‘Wij hebben geen probleem’

En:

‘Hoe bereiken wij de kerkeigenaren?’

Deze twee zinnen hoor ik vaak. De eerste van kerkeigenaren, de tweede van gemeenten die met de eigenaren in contact willen komen.

En daar tussenin gaapt een gat.

Want het zou zomaar kunnen dat de komende jaren duizenden kerkgebouwen de deuren zullen moeten sluiten — toch proberen de gebouweigenaren het proces van verkoop altijd nog zo lang mogelijk uit te stellen. Ondertussen kunnen of willen zij niet altijd over hun problemen praten.

Tegelijkertijd wil de gemeente juist graag weten hoe de eigenaren van gebedshuizen hun toekomst zien. Misschien komt een gebouw in de verkoop, of komt er een aanvraag voor een herbestemming of nevengebruik. Dat zijn punten waarop kerk en gemeente elkaar gaan tegenkomen, en waarom het handig is tijdig een gesprek aan te gaan.

Openheid dus over de gang van zaken.
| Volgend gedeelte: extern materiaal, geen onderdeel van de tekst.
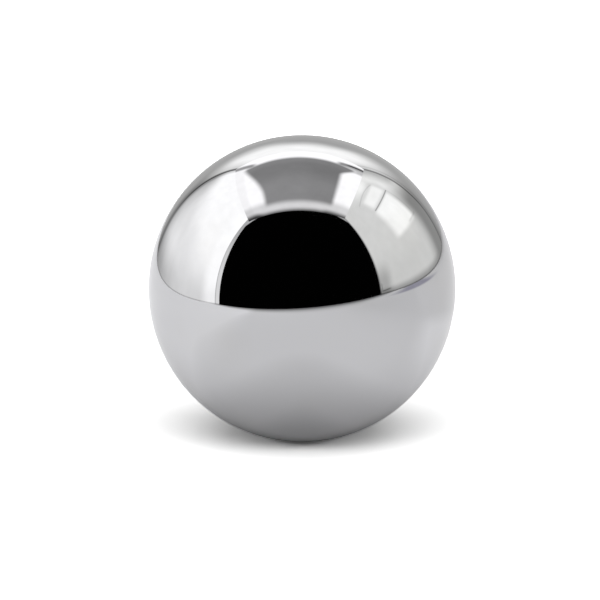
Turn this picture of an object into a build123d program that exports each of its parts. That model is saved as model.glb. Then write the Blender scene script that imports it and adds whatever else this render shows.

Dat levert voor kerkeigenaar op dat er energie komt voor nieuwe initiatieven, voor verjonging, om ruimtes te gaan matchen, en om de financiën op orde te (gaan) maken.

De afgelopen jaren zijn honderden kerkenverkenningen opgesteld, en zijn er veel initiatieven geweest om de gebouwen breder toegankelijk te maken. Met al die inzichten, zijn er volgens mij toch nog perspectieven om deze religieuze gebouwen open te houden, en de moeite waard om te onderzoeken!

Zo helpen we erfgoed de toekomst in!